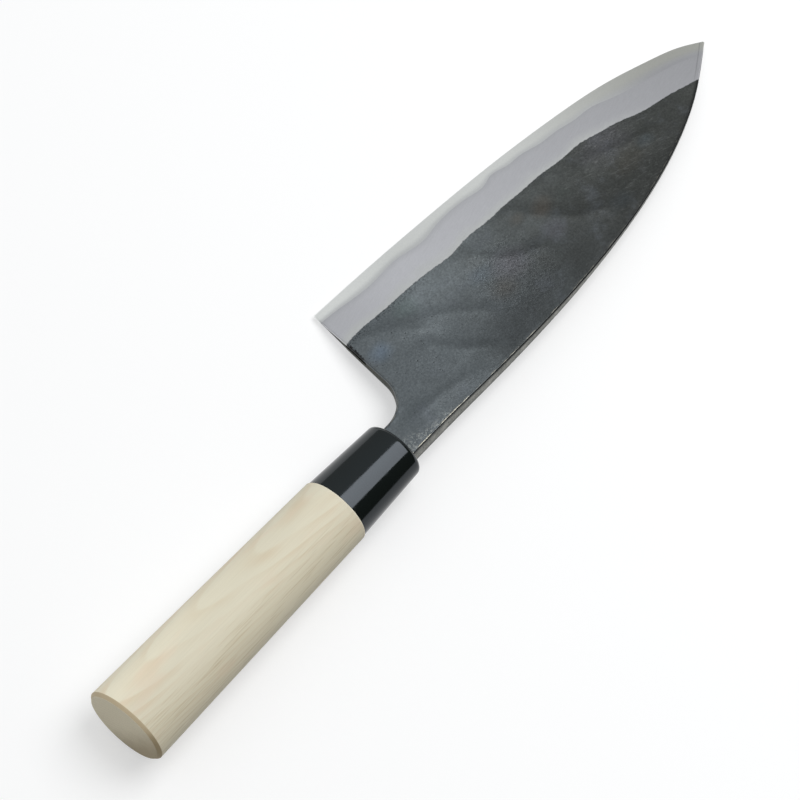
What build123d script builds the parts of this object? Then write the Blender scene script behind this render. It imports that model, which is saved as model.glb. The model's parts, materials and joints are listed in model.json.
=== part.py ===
from build123d import *
import math
import os

# Deba kitchen knife with a forge-black blade and an oval wooden handle.
# It is modelled lying on its right cheek, as it rests on a table.
#
# The knife's own frame, used until the last step: +X runs along the handle
# to the tip, +Y points from the spine to the cutting edge, and +Z stands out
# of the left cheek. The origin is the middle of the ferrule's front face.

# Blade outline
edge_length = 165.2  # heel corner to tip, along the handle
heel_reach = 19.9  # ferrule front to heel corner
heel_drop = 51.95  # handle axis to heel corner
tip_drop = 22.5  # handle axis to tip
spine_height = 6.8  # spine above the handle axis at the neck
neck_drop = 6.7  # handle axis to the underside of the neck
choil_set_back = 5.4  # how far the choil leans back over its depth
choil_radius = 12.5  # finger radius between choil and neck

# Blade thickness
spine_thickness = 6.6  # at the neck
shinogi_thickness = 3.4  # at the heel, where the bevel starts
edge_land = 0.22  # flat left along the cutting edge
tip_land = 0.5  # height of the blunt point
bevel_width = 15.6

# Hard steel core, laid into the split edge of the iron
core_depth = 18.0
core_thickness_share = 0.34  # of the blade at the shinogi
root_depth_share = 0.62  # most of the blade's height that the slit may take
cheek_least_share = 0.06  # least cheek left above the bevel, of the height

# Tang
tang_length = 86.0  # behind the ferrule's front face
tang_width = 10.0
tang_thickness = 5.0
tang_end_width = 5.4
tang_end_thickness = 2.8
tang_offset = 0.3  # towards the edge, from the handle axis
neck_seat = 1.7  # how far the neck enters the ferrule

# Handle
handle_length = 129.6  # butt to the ferrule's front face
ferrule_length = 29.5
butt_half_width = 14.7
butt_half_height = 13.0
joint_half_width = 12.5
joint_half_height = 11.25
front_half_width = 11.0
front_half_height = 9.4
butt_chamfer = 1.1
shoulder_chamfer = 0.45
ferrule_inset = 0.35  # the wood stands proud of the ferrule by this
ferrule_wall = 1.9
ferrule_front_wall = 3.4
ferrule_round = 1.9
tenon_clearance = 0.12
tenon_end_gap = 0.5
mouth_clearance = 0.45  # slot in the ferrule round the neck
channel_clearance = 0.7  # bored channel round the tang
channel_end_gap = 4.0

overrun = 6.0  # how far cuts run past what they cut

# Stations along the edge from heel to tip, the one before the heel being
# behind the choil. Each row: place, spine, edge, bevel, spine thickness and
# shinogi thickness, as shares of the sizes above.
station_shares = [
    (-0.20, 0.000, -0.045, 1.00, 1.00, 1.03),
    (0.00, 0.000, 0.000, 1.00, 0.96, 1.00),
    (0.15, -0.017, 0.046, 1.00, 0.81, 0.92),
    (0.32, -0.010, 0.121, 1.00, 0.62, 0.82),
    (0.50, 0.054, 0.223, 0.97, 0.42, 0.66),
    (0.67, 0.200, 0.363, 0.95, 0.30, 0.52),
    (0.80, 0.402, 0.520, 1.00, 0.25, 0.44),
    (0.90, 0.643, 0.707, 1.00, 0.21, 0.38),
    (0.96, 0.840, 0.850, 1.00, 0.17, 0.32),
    (1.00, 0.983, 1.000, 1.00, 0.14, 0.26),
]


def across(x):
    """Plane square to the handle at x, with its own X along +Y."""
    return Plane(origin=(x, 0, 0), x_dir=(0, 1, 0), z_dir=(1, 0, 0))


def half_section(row):
    """Place, spine, shinogi, edge and the two half thicknesses of a station."""
    place_share, spine_share, edge_share, bevel_share, spine_thick_share, shinogi_thick_share = row
    x = heel_reach + edge_length * place_share
    spine_y = -spine_height + (tip_drop + spine_height) * spine_share
    edge_y = heel_drop - (heel_drop - tip_drop) * edge_share
    if edge_y - spine_y < tip_land:
        edge_y = spine_y + tip_land
    height = edge_y - spine_y
    bevel_y = min(bevel_width * bevel_share, height * (1 - cheek_least_share))
    return (
        x,
        spine_y,
        edge_y - bevel_y,
        edge_y,
        spine_thickness * spine_thick_share / 2,
        shinogi_thickness * shinogi_thick_share / 2,
    )


def blade_envelope():
    """Whole blade before the choil is cut and the core is laid in."""
    sections = []
    for row in station_shares:
        x, spine_y, shinogi_y, edge_y, spine_half, shinogi_half = half_section(row)
        land_half = edge_land / 2
        outline = Polyline(
            (spine_y, -spine_half),
            (shinogi_y, -shinogi_half),
            (edge_y, -land_half),
            (edge_y, land_half),
            (shinogi_y, shinogi_half),
            (spine_y, spine_half),
            close=True,
        )
        sections.append(across(x) * make_face(outline))
    return loft(sections)


def core_slab():
    """Slab that the hard steel takes up, running out past edge, heel and tip."""
    sections = []
    for row in station_shares:
        x, spine_y, shinogi_y, edge_y, spine_half, shinogi_half = half_section(row)
        depth = min(core_depth, (edge_y - spine_y) * root_depth_share)
        half = shinogi_half * core_thickness_share
        outline = Polyline(
            (edge_y - depth, -half),
            (edge_y + overrun, -half),
            (edge_y + overrun, half),
            (edge_y - depth, half),
            close=True,
        )
        sections.append(across(x) * make_face(outline))
    return loft(sections)


def choil_cutter():
    """What is cut away behind the heel and under the neck."""
    corner_x = heel_reach - choil_set_back
    lean = choil_set_back / (heel_drop - neck_drop)
    back_x = -handle_length
    under_y = heel_drop + bevel_width
    curve = FilletPolyline(
        (back_x, neck_drop),
        (corner_x, neck_drop),
        (heel_reach + lean * (under_y - heel_drop), under_y),
        radius=choil_radius,
    )
    closing = Polyline(curve @ 1, (back_x, under_y), curve @ 0)
    profile = make_face(curve + closing)
    return extrude(profile, amount=spine_thickness, both=True)


def tapered_bar(x_from, x_to, grow):
    """Bar along the tang's taper between two places, wider all round by grow."""
    faces = []
    for x in (x_from, x_to):
        share = -x / tang_length
        width = tang_width + (tang_end_width - tang_width) * share + grow * 2
        thickness = tang_thickness + (tang_end_thickness - tang_thickness) * share + grow * 2
        section = Pos(tang_offset, 0) * Rectangle(width, thickness)
        faces.append(across(x) * section)
    return loft(faces, ruled=True)


def oval_body(sizes):
    """Straight-sided body through ovals, each given as place and half sizes."""
    return loft([across(x) * Ellipse(a, b) for x, a, b in sizes], ruled=True)


# Blade: envelope, less the choil, with the neck ending inside the ferrule
envelope = blade_envelope() - choil_cutter()
behind_neck = Pos(-handle_length, 0, 0) * Box(
    handle_length - neck_seat,
    (heel_drop + spine_height) * 2,
    spine_thickness * 2,
    align=(Align.MIN, Align.CENTER, Align.CENTER),
)
envelope = envelope - behind_neck
slab = core_slab()
edge_core = envelope & slab
blade_body = (envelope - slab) + tapered_bar(-tang_length, -neck_seat, 0)


# Ferrule: a moulded cap with a closed front, slotted for the neck
def handle_half_sizes(x, inset):
    """Half width and half height of the ferrule's taper at x."""
    share = -x / ferrule_length
    return (
        front_half_width + (joint_half_width - front_half_width) * share - inset,
        front_half_height + (joint_half_height - front_half_height) * share - inset,
    )


ferrule_outer = oval_body(
    [
        (-ferrule_length, *handle_half_sizes(-ferrule_length, ferrule_inset)),
        (0, *handle_half_sizes(0, ferrule_inset)),
    ]
)
front_edge = ferrule_outer.edges().sort_by(Axis.X)[-1]
ferrule_outer = fillet(front_edge, ferrule_round)
bore_inset = ferrule_inset + ferrule_wall
ferrule_bore = oval_body(
    [
        (-ferrule_length, *handle_half_sizes(-ferrule_length, bore_inset)),
        (-ferrule_front_wall, *handle_half_sizes(-ferrule_front_wall, bore_inset)),
    ]
)
slot_width = spine_height + neck_drop + mouth_clearance * 2
slot_height = spine_thickness + mouth_clearance * 2
slot_centre = (neck_drop - spine_height) / 2
mouth_slot = Pos(-ferrule_front_wall, slot_centre, 0) * Box(
    ferrule_front_wall,
    slot_width,
    slot_height,
    align=(Align.MIN, Align.CENTER, Align.CENTER),
)
ferrule_cap = ferrule_outer - ferrule_bore - mouth_slot

# Wooden grip: oval body with a tenon in the ferrule and a channel for the tang
shoulder_x = -ferrule_length - shoulder_chamfer
wood_outer = oval_body(
    [
        (-handle_length, butt_half_width - butt_chamfer, butt_half_height - butt_chamfer),
        (-handle_length + butt_chamfer, butt_half_width, butt_half_height),
        (shoulder_x, joint_half_width, joint_half_height),
        (-ferrule_length, joint_half_width - shoulder_chamfer, joint_half_height - shoulder_chamfer),
    ]
)
tenon_end = -ferrule_front_wall - tenon_end_gap
tenon_inset = bore_inset + tenon_clearance
tenon = oval_body(
    [
        (-ferrule_length, *handle_half_sizes(-ferrule_length, tenon_inset)),
        (tenon_end, *handle_half_sizes(tenon_end, tenon_inset)),
    ]
)
channel_end = -tang_length - channel_end_gap
channel = tapered_bar(channel_end, tenon_end, channel_clearance)
wood_grip = wood_outer + tenon - channel

# Resin round the tang in the channel, and round the neck in the slot
tang_bedding = tapered_bar(channel_end, tenon_end, channel_clearance)
tang_bedding = tang_bedding - tapered_bar(-tang_length, -neck_seat, 0)
mouth_seal = mouth_slot - blade_body

# At rest the knife touches the table with one place of the handle and with
# the fullest point of the belly. The table is the plane z = level + x * fall
# + y * slope, whose trace in the blade's plane runs parallel to the chord
# from heel to tip.
chord = (heel_drop - tip_drop) / edge_length
belly = max(y_edge + chord * x for x, _, _, y_edge, _, _ in map(half_section, station_shares[1:]))
handle_places = [
    (-handle_length + butt_chamfer, butt_half_width, butt_half_height),
    (shoulder_x, joint_half_width, joint_half_height),
    (-ferrule_round, *handle_half_sizes(-ferrule_round, ferrule_inset)),
]
slope = max(
    (half_height - edge_land / 2) / math.sqrt((belly - chord * x) ** 2 - half_width**2)
    for x, half_width, half_height in handle_places
)
fall = chord * slope
level = -belly * slope - edge_land / 2
table = Plane(origin=(0, 0, level), x_dir=(1, 0, fall), z_dir=(-fall, -slope, 1))

pieces = {
    "blade_body": blade_body,
    "edge_core": edge_core,
    "wood_grip": wood_grip,
    "ferrule_cap": ferrule_cap,
    "tang_bedding": tang_bedding,
    "mouth_seal": mouth_seal,
}
laid = {name: table.to_local_coords(shape) for name, shape in pieces.items()}
box = laid["wood_grip"].bounding_box()
for shape in laid.values():
    box = box.add(shape.bounding_box())
middle = (box.min + box.max) / 2

os.makedirs("parts", exist_ok=True)
for name, shape in laid.items():
    placed = Pos(-middle.X, -middle.Y, -box.min.Z) * shape
    export_step(placed, f"parts/{name}.step")
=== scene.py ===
# Deba kitchen knife: forge-black blade, ho wood handle and black resin ferrule.
# Objects are in metres, the knife's own sizes in millimetres. A section holds a piece.
import json
import math
import random
from functools import partial

import bpy
import numpy as np
from mathutils import Matrix, Vector, noise
from mathutils.geometry import delaunay_2d_cdt


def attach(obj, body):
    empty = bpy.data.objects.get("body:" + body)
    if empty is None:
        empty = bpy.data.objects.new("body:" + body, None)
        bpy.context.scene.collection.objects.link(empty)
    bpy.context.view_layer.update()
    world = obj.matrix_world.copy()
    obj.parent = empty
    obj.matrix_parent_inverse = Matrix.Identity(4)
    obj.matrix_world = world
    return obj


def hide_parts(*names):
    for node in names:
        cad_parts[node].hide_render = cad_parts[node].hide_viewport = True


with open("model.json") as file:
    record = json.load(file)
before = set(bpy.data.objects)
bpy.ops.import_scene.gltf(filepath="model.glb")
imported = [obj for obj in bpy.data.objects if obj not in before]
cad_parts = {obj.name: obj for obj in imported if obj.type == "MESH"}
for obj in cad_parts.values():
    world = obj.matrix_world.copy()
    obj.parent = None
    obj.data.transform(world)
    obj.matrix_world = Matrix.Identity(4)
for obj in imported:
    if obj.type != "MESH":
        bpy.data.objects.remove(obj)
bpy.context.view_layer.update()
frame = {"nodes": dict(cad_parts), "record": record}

# The knife lies on its right cheek, leaning on belly and handle. Its own frame
# has X along the handle to the tip, Y from spine to edge and Z out of the left
# cheek, with the origin in the middle of the ferrule's front face.
MM = 0.001
HANDLE_LENGTH = 129.6
mounts = {mount["name"]: mount for mount in frame["record"]["mounts"]}
along = -Vector(mounts["butt_face"]["axis"])
outward = Vector(mounts["left_cheek"]["axis"])
sideways = outward.cross(along)
corner = Vector(mounts["butt_face"]["pos_m"]) + along * HANDLE_LENGTH * MM
knife_turn = Matrix((along, sideways, outward)).transposed()
laid_down = Matrix.Translation(corner) @ knife_turn.to_4x4()


# View: a long lens looks down on the knife from beyond the butt, with the
# camera rolled so that the blade points to the upper right.
VIEW_TARGET = Vector((-13.4, -8.3, 8.3)) * MM
VIEW_AZIMUTH = math.radians(-152.74)
VIEW_ELEVATION = math.radians(66.57)
VIEW_ROLL = math.radians(14.40)
VIEW_DISTANCE = 1.524
LENS = 214.2

view_back = Vector((
    math.cos(VIEW_ELEVATION) * math.cos(VIEW_AZIMUTH),
    math.cos(VIEW_ELEVATION) * math.sin(VIEW_AZIMUTH),
    math.sin(VIEW_ELEVATION),
))
level_right = Vector((0, 0, 1)).cross(view_back).normalized()
level_up = view_back.cross(level_right)
view_right = level_right * math.cos(VIEW_ROLL) + level_up * math.sin(VIEW_ROLL)
view_up = view_back.cross(view_right)


def put_in_scene(name, data):
    """A new object with its data, linked into the scene."""
    made = bpy.data.objects.new(name, data)
    bpy.context.scene.collection.objects.link(made)
    return made


camera_data = bpy.data.cameras.new("camera")
camera_data.lens = LENS
camera_data.sensor_width = 36
camera_data.clip_start = 0.05
camera_data.clip_end = 60
camera = put_in_scene("camera", camera_data)
camera.matrix_world = (
    Matrix.Translation(VIEW_TARGET + view_back * VIEW_DISTANCE)
    @ Matrix((view_right, view_up, view_back)).transposed().to_4x4()
)
bpy.context.scene.camera = camera
bpy.context.scene.view_settings.view_transform = "Standard"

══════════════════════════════

Exercise goal: In the listing above, reproduce the first line and each one after it through the line that contains "# of the left".

Finished task:
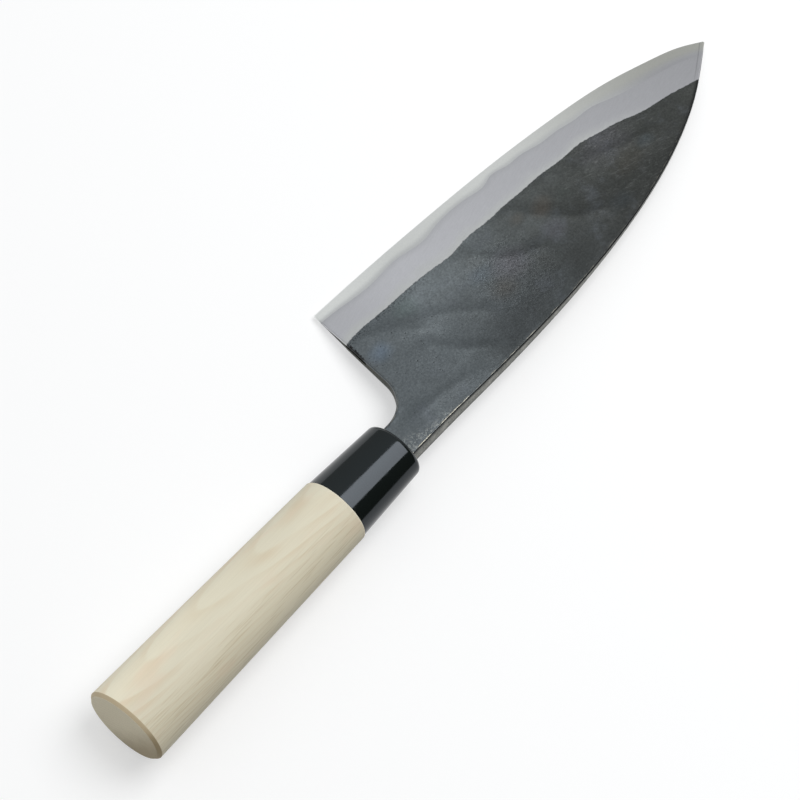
What build123d script builds the parts of this object? Then write the Blender scene script behind this render. It imports that model, which is saved as model.glb. The model's parts, materials and joints are listed in model.json.
=== part.py ===
from build123d import *
import math
import os

# Deba kitchen knife with a forge-black blade and an oval wooden handle.
# It is modelled lying on its right cheek, as it rests on a table.
#
# The knife's own frame, used until the last step: +X runs along the handle
# to the tip, +Y points from the spine to the cutting edge, and +Z stands out
# of the left cheek. The origin is the middle of the ferrule's front face.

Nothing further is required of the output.